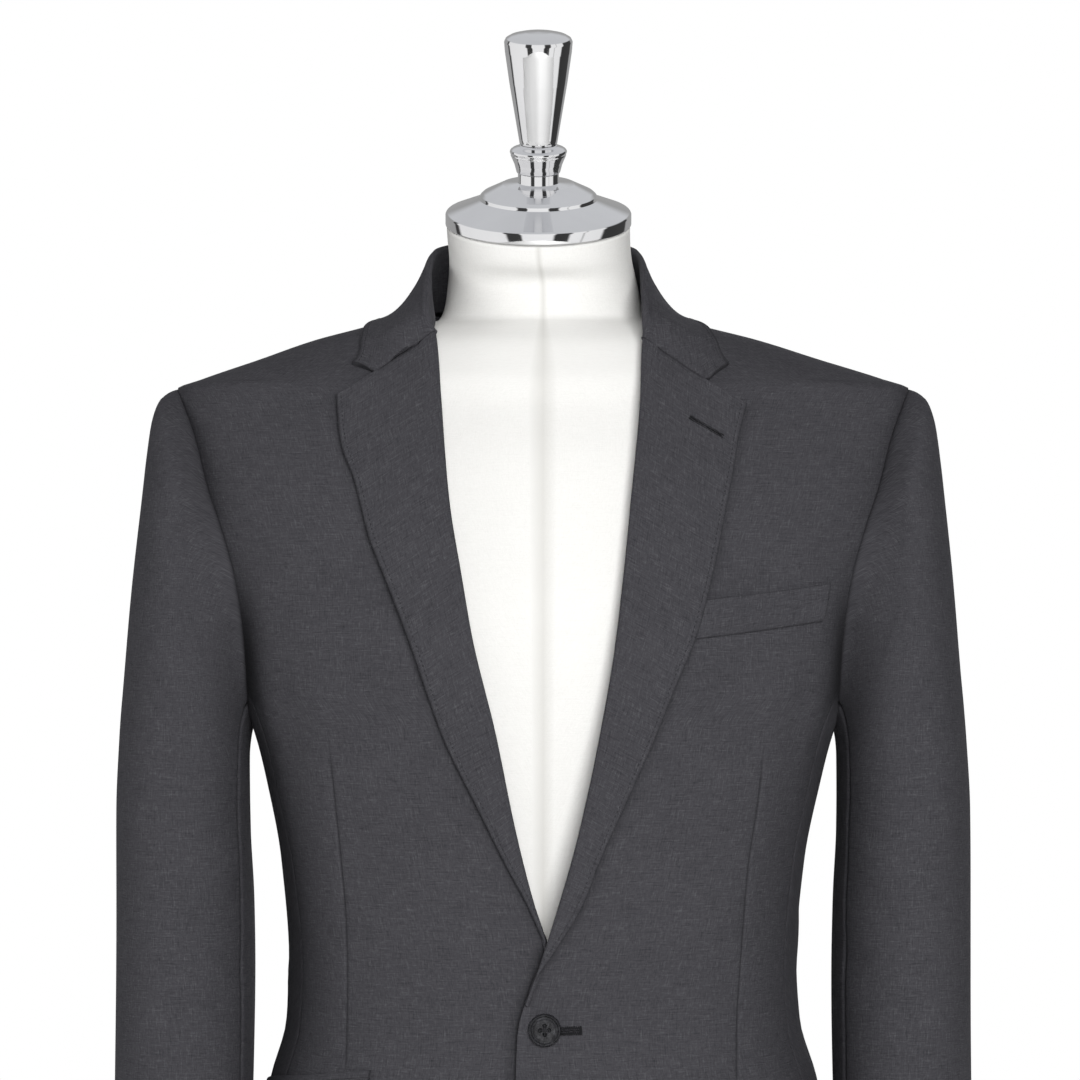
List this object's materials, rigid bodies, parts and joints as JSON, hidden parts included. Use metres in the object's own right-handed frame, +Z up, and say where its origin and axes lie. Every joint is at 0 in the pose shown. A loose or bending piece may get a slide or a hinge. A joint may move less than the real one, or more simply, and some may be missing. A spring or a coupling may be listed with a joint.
{
  "type": "suit on a dress form",
  "caption": "Single-breasted charcoal suit jacket and trousers with notch lapels, shown on a limbless dress form with a chrome neck cap, pole and round base.",
  "frame": {"origin": "centre of the overall box at the base plate's underside", "axes": "+Z up, the suit's front faces -Y, +X is the wearer's left"},
  "size_m": [0.541, 0.4, 1.6669],
  "materials": {
    "suit_cloth": "matte",
    "horn_button": "satin",
    "form_cover": "matte",
    "bright_chrome": "polished"
  },
  "bodies": {
    "root": {"front_left": "suit_cloth", "front_right": "suit_cloth", "side_left": "suit_cloth", "side_right": "suit_cloth", "back_left": "suit_cloth", "back_right": "suit_cloth", "collar": "suit_cloth", "lapel_left": "suit_cloth", "lapel_right": "suit_cloth", "sleeve_top_left": "suit_cloth", "sleeve_top_right": "suit_cloth", "sleeve_under_left": "suit_cloth", "sleeve_under_right": "suit_cloth", "breast_welt": "suit_cloth", "pocket_jet_left": "suit_cloth", "pocket_jet_right": "suit_cloth", "pocket_flap_left": "suit_cloth", "pocket_flap_right": "suit_cloth", "trouser_front_left": "suit_cloth", "trouser_front_right": "suit_cloth", "trouser_back_left": "suit_cloth", "trouser_back_right": "suit_cloth", "trouser_waistband": "suit_cloth", "trouser_fly": "suit_cloth", "front_button_upper": "horn_button", "front_button_lower": "horn_button", "cuff_button_left_1": "horn_button", "cuff_button_left_2": "horn_button", "cuff_button_left_3": "horn_button", "cuff_button_left_4": "horn_button", "cuff_button_right_1": "horn_button", "cuff_button_right_2": "horn_button", "cuff_button_right_3": "horn_button", "cuff_button_right_4": "horn_button", "form_body": "form_cover", "neck_cap": "bright_chrome", "cap_ring": "bright_chrome", "finial": "bright_chrome", "pole": "bright_chrome", "base_plate": "bright_chrome"}
  },
  "joints": []
}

Stated task
Search the listing for the word "bodies". Copy every line in which it occurs.

Response to the task
List this object's materials, rigid bodies, parts and joints as JSON, hidden parts included. Use metres in the object's own right-handed frame, +Z up, and say where its origin and axes lie. Every joint is at 0 in the pose shown. A loose or bending piece may get a slide or a hinge. A joint may move less than the real one, or more simply, and some may be missing. A spring or a coupling may be listed with a joint.
  "bodies": {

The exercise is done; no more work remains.